Please note that just changing is not improving, but improvement means changing.

Small steps

By Roland Urbanek
used under Creative Commons

Now you say;

Aaaaah … if we’re going to change continuously … how do we know that it’s improvements? Or just change?

First of all; most of us know. At least in the early stages of the improvement journey. After that we need a true north, that a lot of Lean literature is talking about.

Secondly; if we take a wrong steps it’s not a big problem. Unless we do big changes. Which brings us to the second part of my “improve continuously in small steps” statement above.

Change is no problem as long as you do small change often rather than big changes seldom. Most people that I encounter that resist change (all kinds of change as general rule of thumb) do so because the changes are too big. And quite often we do “rewamps” of entire organisations, or “roll-out” of the new method etc.

But if we do tiny, tiny changes it’s no problem if we go the wrong way. It was a tiny change - if it proves to be wrong we just go back.

Necessity: the mother of innovation

One final comment. Why do we want to have more and more to do? Or move faster and faster?

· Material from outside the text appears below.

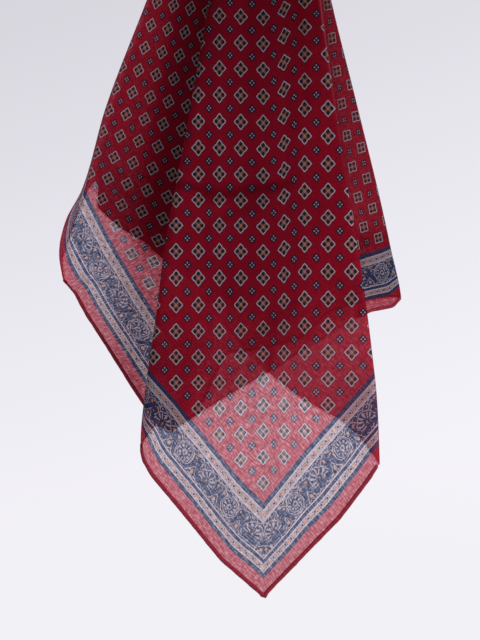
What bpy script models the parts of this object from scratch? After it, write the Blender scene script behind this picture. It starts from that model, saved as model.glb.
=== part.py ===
"""A square cotton scarf, gathered near one corner and hung from there.

The cloth is one square with a rolled hem. Hung up, it drops in a few flat
stretches, each turning into the next at an upright fold. Metres, +Z up, with
the origin in the middle of the gathered neck.
"""

import math
from collections import namedtuple

import bmesh
import bpy
from mathutils import Vector

MM = 0.001
WALL = 1.2  # thickness of the cloth wall, mm
SEAM_GAP = 0.3  # between a stretch and its hem, mm
FOLD_GAP = 1.1  # between the middles of two walls where they meet at a fold, mm
HEM_RADIUS = 1.3  # of the rolled hem, mm
HEM_SIDES = 2  # bevel resolution, which gives a tube of eight sides
NECK_DROP = 3.0  # where every stretch starts, below the middle of the neck, mm
FOLD_REACH = 6.0  # how far from its end a stretch begins to turn into a fold, mm
COLUMNS = 14  # faces across a stretch
ROWS = 15  # faces down a stretch
SEAM_SHARE = 0.007  # the gap behind the front fall, as a share of the back's width
HEM_TRIM = 1.0  # where a hem roll starts and stops, in columns from the end of its stretch

# The upright folds and free edges, as seen from the front: how far each lies
# to the right of the neck at a drop below it, in mm.
Side = namedtuple("Side", "drop across")
SIDES = {
    "left_fold_of_front": [
        Side(3, -10), Side(100, -18), Side(200, -31.5), Side(265, -40.4), Side(338, -53.1),
        Side(391, -63.1), Side(439, -71.6), Side(475, -75.9), Side(524, -83.0),
        Side(558, -87.0), Side(572, -87.6), Side(680, -87.6),
    ],
    "right_fold_of_front": [
        Side(3, 10), Side(100, 17), Side(200, 27.5), Side(265, 35.8), Side(324, 44.3),
        Side(403, 56.3), Side(446, 63.4), Side(510, 71.7), Side(537, 74.4), Side(582, 75.8),
        Side(680, 75.8),
    ],
    "right_silhouette": [
        Side(3, 10), Side(100, 18), Side(190, 31), Side(257, 44.9), Side(324, 63.1),
        Side(392, 81.8), Side(429, 91.0), Side(467, 99.8), Side(600, 100),
    ],
    "left_silhouette": [
        Side(3, -10), Side(90, -25), Side(180, -54), Side(257, -85.0), Side(330, -115.4),
        Side(388, -134.5), Side(410, -146.8), Side(435, -152.5), Side(447, -150.7),
        Side(457, -144.8), Side(600, -144.8),
    ],
    "inner_fold": [
        Side(3, -6), Side(100, -11), Side(200, -22), Side(264, -30.5), Side(366, -36.1),
        Side(469, -43.0), Side(600, -43.0),
    ],
    "inner_free_edge": [Side(3, 6), Side(264, 18), Side(480, 28)],
    "back_free_edge": [Side(3, 8), Side(264, -8), Side(480, -19)],
}

# How deep a stretch lies at its two ends, behind the plane of the front fall.
Depth = namedtuple("Depth", "drop left right")
FRONT_DEPTH = [
    Depth(3, -6, -6), Depth(100, -4.5, -4.5), Depth(265, -2, -2), Depth(400, 0, 0), Depth(680, 0, 0),
]
INNER_DEPTH = [
    Depth(3, -3.6, -3.6), Depth(100, -1, -1), Depth(265, 2.5, 2.5), Depth(400, 5, 5), Depth(600, 5.5, 5.5),
]
INNER_RETURN_DEPTH = [
    Depth(3, -1.2, -1.2), Depth(100, 1.2, 1.2), Depth(265, 5.2, 5.2), Depth(400, 9.5, 9.5),
    Depth(500, 11, 11),
]
RIGHT_DEPTH = [
    Depth(3, 1.2, 1.2), Depth(100, 3.6, 9), Depth(265, 7.5, 26), Depth(400, 9, 53), Depth(467, 9.5, 65),
    Depth(600, 10, 65),
]
BACK_DEPTH = [
    Depth(3, 3.6, 3.6), Depth(100, 13, 14), Depth(265, 31, 34), Depth(400, 58, 62), Depth(457, 71, 74),
    Depth(600, 74, 76),
]
LEFT_RETURN_DEPTH = [
    Depth(3, 6, 6), Depth(100, 18, 19), Depth(265, 38, 42), Depth(400, 69.5, 71.5), Depth(457, 83, 84),
    Depth(480, 84, 85),
]

# The lower edge of each stretch: its drop at a fraction of the way across.
Hem = namedtuple("Hem", "across drop")
FRONT_HEM = [
    Hem(0, 571), Hem(0.04, 587), Hem(0.17, 613), Hem(0.34, 647), Hem(0.494, 669),
    Hem(0.52, 672), Hem(0.545, 668), Hem(0.72, 638), Hem(0.84, 618), Hem(0.96, 592), Hem(1, 582),
]
RIGHT_HEM = [
    Hem(0, 571), Hem(0.10, 563), Hem(0.29, 539), Hem(0.46, 520), Hem(0.58, 506), Hem(0.78, 484),
    Hem(0.88, 474.5), Hem(1, 467),
]
LEFT_HEM = [
    Hem(0, 457), Hem(0.045, 474.7), Hem(0.103, 496), Hem(0.179, 527), Hem(0.221, 543.5), Hem(0.298, 566),
    Hem(0.384, 553),
]
BACK_HEM = [
    Hem(0.384, 553), Hem(0.433, 527), Hem(0.468, 508), Hem(0.581, 505), Hem(0.695, 500.6),
    Hem(0.786, 486), Hem(0.897, 473), Hem(1, 467),
]
INNER_HEM = [
    Hem(0, 469), Hem(0.21, 500), Hem(0.373, 520), Hem(0.565, 538), Hem(0.78, 552), Hem(0.89, 564),
    Hem(1, 582),
]
INNER_RETURN_HEM = [Hem(0, 469), Hem(0.5, 479), Hem(1, 470)]
LEFT_RETURN_HEM = [
    Hem(0, 457), Hem(0.07, 432), Hem(0.12, 411), Hem(0.17, 403), Hem(0.23, 407), Hem(0.3, 414),
    Hem(0.48, 430), Hem(0.76, 460), Hem(1, 472),
]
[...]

Because that’s where innovation happens. Why? Because with small load, less things to do we don’t need to be effective, we don’t need to think about quality etc. Under small load we can manage anyway.

So quality is bad. Who cares? I have so little to do that I have time to fix my bad quality too.

This process is very ineffective. So what? We have nothing better to do - we can take our time filling these forms out, or do this things twice etc.

When we increased the number of customers in our current client we saw all kinds of spontaneous improvements spring into action. Just because we had to.

Summary

“The only easy day was yesterday” - from now of we need to improve. This is a message of hope since this will make us better and better to handle this load.

And you know what; pretty soon we will find that we can handle the higher load without being stressed out, without feeling rushed. Because we have improved our environment, our processes and services into something better. Something better than we even knew was possible.